— start of Supplied entries —

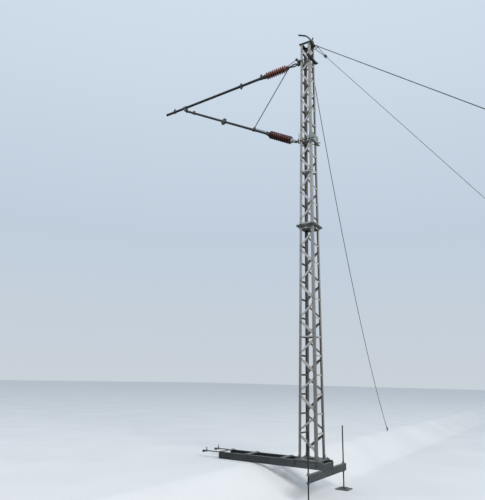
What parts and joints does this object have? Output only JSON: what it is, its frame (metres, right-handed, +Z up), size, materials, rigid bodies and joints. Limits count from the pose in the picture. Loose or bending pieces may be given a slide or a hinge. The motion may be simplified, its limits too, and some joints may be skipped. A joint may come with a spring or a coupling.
{
  "type": "emergency restoration tower",
  "caption": "Tapered lattice mast on a ladder base frame with a swinging insulated cantilever, screw jacks at its field beam and anchored stays, for restoring overhead line.",
  "frame": {"origin": "on the flat underside of the base frame, under the mast's axis", "axes": "+Z up along the mast; -X towards the track, where the cantilever and the ladder frame point; +X the field side; +Y along the track"},
  "size_m": [13.4551, 10.8424, 9.1738],
  "materials": {
    "base_paint": "weathered blue-grey galvanising",
    "plate_galv": "light galvanised plate",
    "clamp_steel": "dark weathered steel",
    "black_screw": "black oiled steel screw",
    "fastener": "dull zinc",
    "mast_metal": "dull light grey metal",
    "lattice_metal": "dull light grey metal",
    "flange_metal": "grey galvanised plate",
    "dark_steel": "dark grey steel",
    "tube_galv": "grey-green galvanised tube",
    "insulator_glaze": "brown-red glaze",
    "tube_fitting": "cast grey fittings",
    "stay_steel": "grey steel rod and wire",
    "rope": "brown fibre rope"
  },
  "bodies": {
    "tower": {"base_battens": "base_paint", "base_channel_far": "base_paint", "base_channel_near": "base_paint", "base_cross_plates": "plate_galv", "base_end_channel": "base_paint", "bracket_tie_rods": "dark_steel", "field_beam": "base_paint", "ground_anchors": "clamp_steel", "head_frame": "dark_steel", "head_horn": "dark_steel", "jack_nuts": "fastener", "lower_bracing_far": "lattice_metal", "lower_bracing_near": "lattice_metal", "lower_bracket": "flange_metal", "lower_chords": "mast_metal", "lower_flange": "flange_metal", "lower_rungs_field": "lattice_metal", "lower_rungs_track": "lattice_metal", "mast_foot_plate": "plate_galv", "pivot_pins": "dark_steel", "plan_crosses": "lattice_metal", "rail_clamps": "clamp_steel", "rope_end_ring": "fastener", "stay_rope_rear": "rope", "stay_top_fittings": "fastener", "stay_turnbuckles": "fastener", "stay_wire_far": "stay_steel", "stay_wire_near": "stay_steel", "upper_bracing_far": "lattice_metal", "upper_bracing_near": "lattice_metal", "upper_bracket": "dark_steel", "upper_chords": "mast_metal", "upper_flange": "flange_metal", "upper_rungs_field": "lattice_metal", "upper_rungs_track": "lattice_metal"},
    "cantilever": {"top_insulator": "insulator_glaze", "inclined_insulator": "insulator_glaze", "swivel_eyes": "tube_fitting", "tube_sockets": "tube_fitting", "top_tube": "tube_galv", "inclined_tube": "tube_galv", "tube_end_cap": "tube_galv", "top_tube_clamps": "tube_fitting", "inclined_tube_clamps": "tube_fitting", "tube_knuckle": "tube_fitting", "inclined_end_eye": "tube_galv", "stay_rod": "stay_steel", "link_rod": "stay_steel", "guard_rod": "stay_steel"},
    "jack_near": {"jack_screw_near": "black_screw", "jack_foot_near": "plate_galv"},
    "jack_far": {"jack_screw_far": "black_screw", "jack_foot_far": "plate_galv"}
  },
  "joints": [
    {"name": "cantilever_swing", "type": "hinge", "parent": "tower", "child": "cantilever", "pos_m": [-0.21, 0, 7], "axis": [0, 0, 1], "range_deg": [-70, 70]},
    {"name": "near_jack_screw", "type": "slide", "parent": "tower", "child": "jack_near", "axis": [0, 0, 1], "range_m": [-0.5, 0.16]},
    {"name": "far_jack_screw", "type": "slide", "parent": "tower", "child": "jack_far", "axis": [0, 0, 1], "range_m": [-0.5, 0.16]}
  ]
}
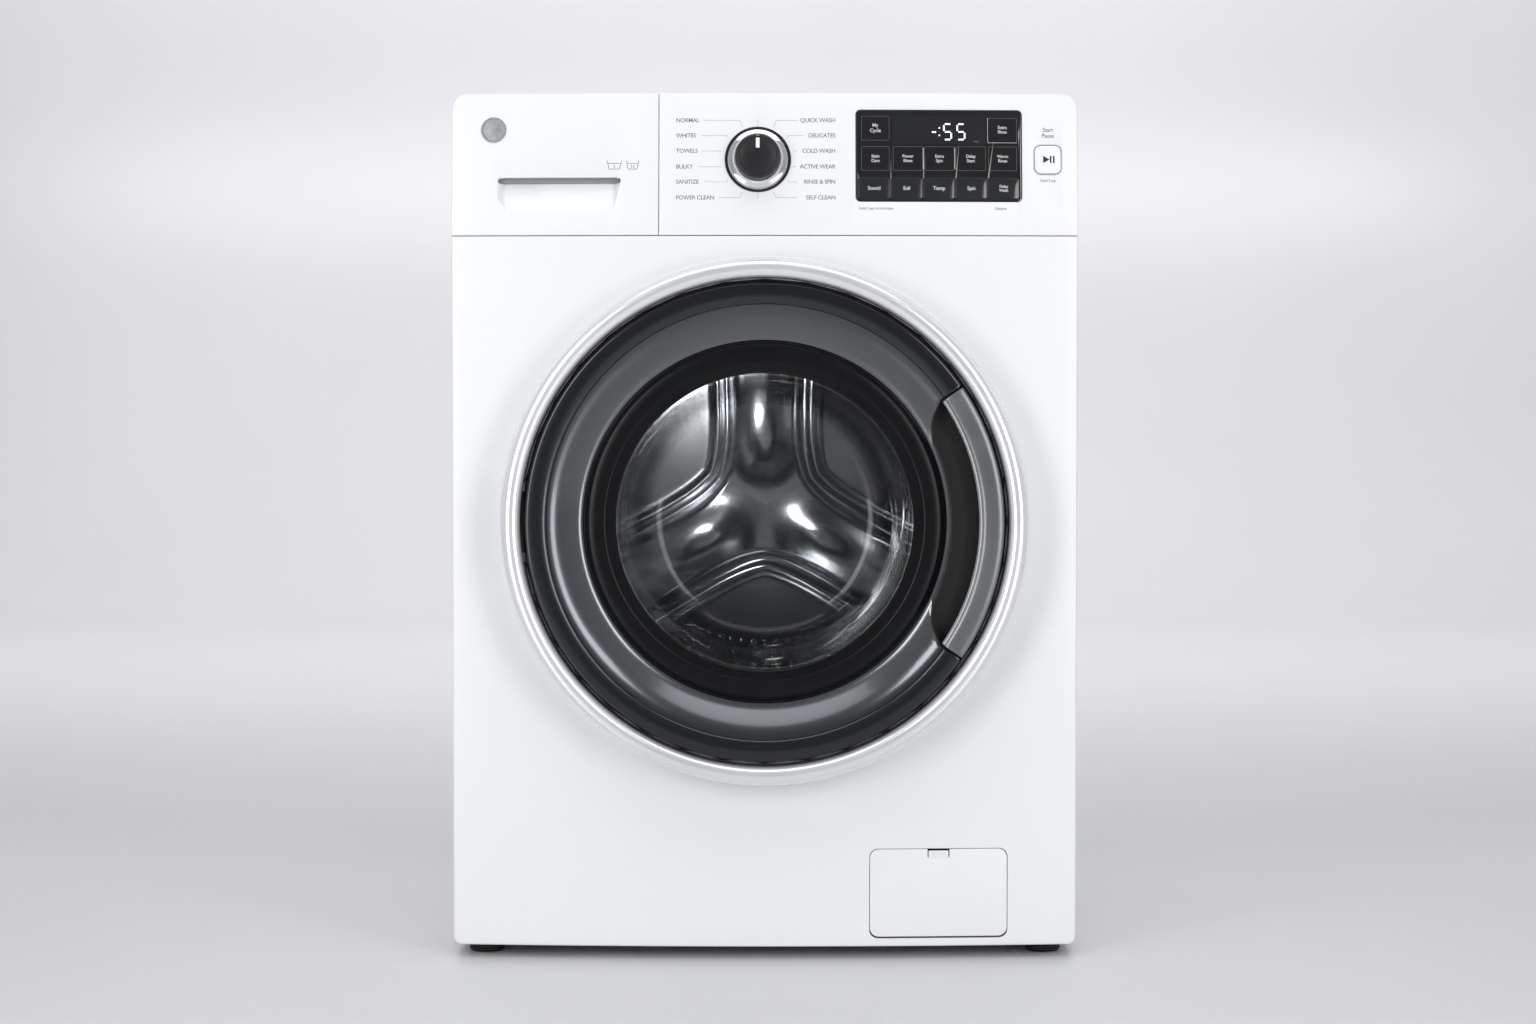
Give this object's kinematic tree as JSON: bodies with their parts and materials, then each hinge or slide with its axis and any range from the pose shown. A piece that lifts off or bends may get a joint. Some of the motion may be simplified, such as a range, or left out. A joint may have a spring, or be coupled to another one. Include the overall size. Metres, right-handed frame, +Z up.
{
  "type": "front load washing machine",
  "caption": "White freestanding front load washer with a round chrome-ringed door, program knob, dark display panel and dispenser drawer.",
  "frame": {"origin": "on the floor, under the middle of the whole machine's box", "axes": "+Z up, -Y out of the front with the door, +X to the right when facing the front"},
  "size_m": [0.6, 0.625, 0.83],
  "materials": {
    "white_paint": "white enamel on steel",
    "white_plastic": "moulded white ABS",
    "top_white": "white moulded top",
    "chrome_trim": "polished",
    "smoked_trim": "smoked plating",
    "black_plastic": "fine moulded texture",
    "black_gloss": "gloss",
    "satin_grey": "satin",
    "knob_black": "gloss with a plated skirt",
    "seal_rubber": "matte",
    "black_rubber": "matte",
    "door_glass": "clear",
    "stainless": "brushed",
    "lifter_plastic": "satin",
    "galvanised": "zinc coated",
    "steel": "satin",
    "cast_aluminium": "as cast",
    "concrete": "cast concrete",
    "tub_plastic": "filled polypropylene",
    "grey_plastic": "moulded"
  },
  "bodies": {
    "cabinet": {"left_side_panel": "white_paint", "right_side_panel": "white_paint", "rear_panel": "galvanised", "rear_access_cover": "galvanised", "base_tray": "galvanised", "front_panel": "white_paint", "top_panel": "top_white", "control_fascia": "white_plastic", "display_module": "black_gloss", "dispenser_housing": "tub_plastic", "inlet_valve": "grey_plastic", "door_seal": "seal_rubber", "door_lock": "black_plastic", "hinge_bracket": "steel", "damper_cylinder_left": "grey_plastic", "damper_cylinder_right": "grey_plastic", "spring_left": "steel", "spring_right": "steel", "drain_pump": "grey_plastic", "sump_hose": "black_rubber", "dispenser_hose": "black_rubber"},
    "washing_group": {"tub_front": "tub_plastic", "tub_rear": "tub_plastic", "upper_counterweight": "concrete", "front_counterweight": "concrete", "motor": "steel", "drive_belt": "black_rubber", "heater": "stainless", "damper_rod_left": "steel", "damper_rod_right": "steel", "bearing_front": "steel", "bearing_rear": "steel"},
    "drum_group": {"drum": "stainless", "lifter_1": "lifter_plastic", "lifter_2": "lifter_plastic", "lifter_3": "lifter_plastic", "drum_spider": "cast_aluminium", "drum_pulley": "cast_aluminium"},
    "motor_rotor": {"motor_pulley": "steel"},
    "door": {"door_outer_ring": "chrome_trim", "door_trim_ring": "smoked_trim", "door_glass": "door_glass", "door_inner_frame": "black_plastic"},
    "handle": {"door_handle": "satin_grey"},
    "latch": {"latch_hook": "steel"},
    "drawer": {"drawer_front": "white_plastic", "drawer_tray": "grey_plastic"},
    "knob": {"program_knob": "knob_black"},
    "start": {"start_button": "white_plastic"},
    "flap": {"filter_flap": "white_plastic"},
    "filter": {"pump_filter": "grey_plastic"},
    "key_1": {"option_key_1": "black_gloss"},
    "key_2": {"option_key_2": "black_gloss"},
    "key_3": {"option_key_3": "black_gloss"},
    "key_4": {"option_key_4": "black_gloss"},
    "key_5": {"option_key_5": "black_gloss"},
    "level_foot_1": {"foot_1": "black_rubber"},
    "level_foot_2": {"foot_2": "black_rubber"},
    "level_foot_3": {"foot_3": "black_rubber"},
    "level_foot_4": {"foot_4": "black_rubber"}
  },
  "joints": [
    {"name": "door_hinge", "type": "hinge", "parent": "cabinet", "child": "door", "pos_m": [-0.238, -0.288, 0.421], "axis": [0, 0, -1], "range_deg": [0, 110]},
    {"name": "handle_pull", "type": "hinge", "parent": "door", "child": "handle", "pos_m": [0.221, -0.288, 0.421], "axis": [0, 0, 1], "range_deg": [0, 10], "stiffness_Nm_per_rad": 2},
    {"name": "latch_turn", "type": "hinge", "parent": "door", "child": "latch", "pos_m": [0.21285, -0.273, 0.421], "axis": [0, 0, 1], "range_deg": [-10, 0]},
    {"name": "drawer_slide", "type": "slide", "parent": "cabinet", "child": "drawer", "axis": [0, -1, 0], "range_m": [0, 0.22]},
    {"name": "knob_turn", "type": "hinge", "parent": "cabinet", "child": "knob", "pos_m": [-0.0065, -0.25859, 0.766], "axis": [-0.0022, -0.9925, 0.1219], "continuous": true},
    {"name": "start_press", "type": "slide", "parent": "cabinet", "child": "start", "axis": [-0.0893, 0.9885, -0.1219], "range_m": [0, 0.0015], "stiffness_N_per_m": 800},
    {"name": "key_1_press", "type": "slide", "parent": "cabinet", "child": "key_1", "axis": [-0.0346, 0.9919, -0.1219], "range_m": [0, 0.001], "stiffness_N_per_m": 800},
    {"name": "key_2_press", "type": "slide", "parent": "cabinet", "child": "key_2", "axis": [-0.0448, 0.9915, -0.1219], "range_m": [0, 0.001], "stiffness_N_per_m": 800},
    {"name": "key_3_press", "type": "slide", "parent": "cabinet", "child": "key_3", "axis": [-0.055, 0.991, -0.1219], "range_m": [0, 0.001], "stiffness_N_per_m": 800},
    {"name": "key_4_press", "type": "slide", "parent": "cabinet", "child": "key_4", "axis": [-0.0652, 0.9904, -0.1219], "range_m": [0, 0.001], "stiffness_N_per_m": 800},
    {"name": "key_5_press", "type": "slide", "parent": "cabinet", "child": "key_5", "axis": [-0.0754, 0.9897, -0.1219], "range_m": [0, 0.001], "stiffness_N_per_m": 800},
    {"name": "flap_hinge", "type": "hinge", "parent": "cabinet", "child": "flap", "pos_m": [0.167, -0.2612, 0.0241], "axis": [0.9985, 0.0556, 0], "range_deg": [0, 85]},
    {"name": "filter_turn", "type": "hinge", "parent": "cabinet", "child": "filter", "pos_m": [0.167, -0.2, 0.063], "axis": [0, -1, 0], "range_deg": [-180, 0]},
    {"name": "tub_float", "type": "slide", "parent": "cabinet", "child": "washing_group", "axis": [0, 0, 1], "range_m": [-0.012, 0.012], "stiffness_N_per_m": 20000, "springref_m": 0.0198, "deforming": ["door_seal", "spring_left", "spring_right", "sump_hose", "dispenser_hose"]},
    {"name": "drum_spin", "type": "hinge", "parent": "washing_group", "child": "drum_group", "pos_m": [0, 0, 0.421], "axis": [0, 1, 0], "continuous": true},
    {"name": "motor_spin", "type": "hinge", "parent": "washing_group", "child": "motor_rotor", "pos_m": [0, 0, 0.097], "axis": [0, 1, 0], "continuous": true},
    {"name": "foot_1_turn", "type": "hinge", "parent": "cabinet", "child": "level_foot_1", "pos_m": [-0.271, -0.2105, 0.005], "axis": [0, 0, 1], "continuous": true},
    {"name": "foot_2_turn", "type": "hinge", "parent": "cabinet", "child": "level_foot_2", "pos_m": [0.271, -0.2105, 0.005], "axis": [0, 0, 1], "continuous": true},
    {"name": "foot_3_turn", "type": "hinge", "parent": "cabinet", "child": "level_foot_3", "pos_m": [-0.271, 0.2575, 0.005], "axis": [0, 0, 1], "continuous": true},
    {"name": "foot_4_turn", "type": "hinge", "parent": "cabinet", "child": "level_foot_4", "pos_m": [0.271, 0.2575, 0.005], "axis": [0, 0, 1], "continuous": true}
  ],
  "couplings": [
    {"joint": "latch_turn", "follows": "handle_pull", "ratio": -1},
    {"joint": "motor_spin", "follows": "drum_spin", "ratio": 10}
  ]
}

— end of Supplied entries —

__Set exercise__: Which lines contain "parts"? Copy each of them out.

__Answer for this exercise__:
What parts and joints does this object have? Output only JSON: what it is, its frame (metres, right-handed, +Z up), size, materials, rigid bodies and joints. Limits count from the pose in the picture. Loose or bending pieces may be given a slide or a hinge. The motion may be simplified, its limits too, and some joints may be skipped. A joint may come with a spring or a coupling.
Give this object's kinematic tree as JSON: bodies with their parts and materials, then each hinge or slide with its axis and any range from the pose shown. A piece that lifts off or bends may get a joint. Some of the motion may be simplified, such as a range, or left out. A joint may have a spring, or be coupled to another one. Include the overall size. Metres, right-handed frame, +Z up.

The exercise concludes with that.